The oldest popular computing magazine, Computerworld, has shut down its print version after nearly half a century.
IDG's Computerworld was launched on June 14, 1967 and was touted as the "first newspaper for the full computer community".
But dead trees will no longer be sacrificed for Computerworld, as editor-in-chief Scot Finnie writes, it will publish its last print edition next week, almost exactly 47 years after the first one appeared. The brand will live on as a website and as a monthly digital magazine.
The move follows the death of Pat McGovern, who started IDG in 1964 as a research firm and put out Computerworld on a shoe string. IDG recently closed PC World as a print edition.

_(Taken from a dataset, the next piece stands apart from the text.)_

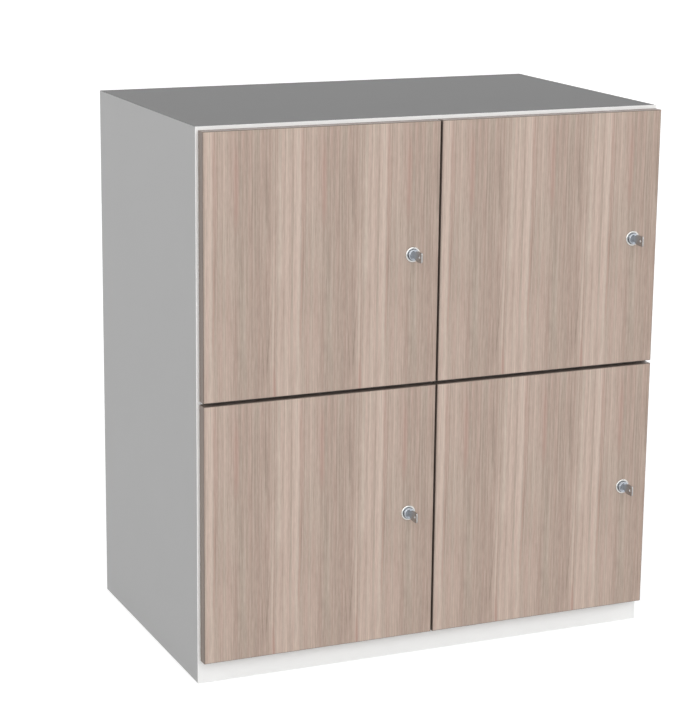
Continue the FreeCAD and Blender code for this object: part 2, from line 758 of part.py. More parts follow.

What is surprising many pundits is that Computerworld lasted in print form for so long. Few of the old print magazines are left. Tech news moves so fast the idea of a weekly print magazine giving any current news, or having access to stuff before anyone else, has been eclipsed.
Computerworld might have survived a little longer because it was aimed at IT decision makers in big companies who often wanted more detailed management information which could not be found online. It also did not have to be quite so topical.
We can't say we are surprised, one thing that is certain is that the days of the print magazine are long gone. But so far no one has worked out a winning way of making useful content for money. The traditional publishing houses are still scratching around looking for a way to sell the news that is profitable.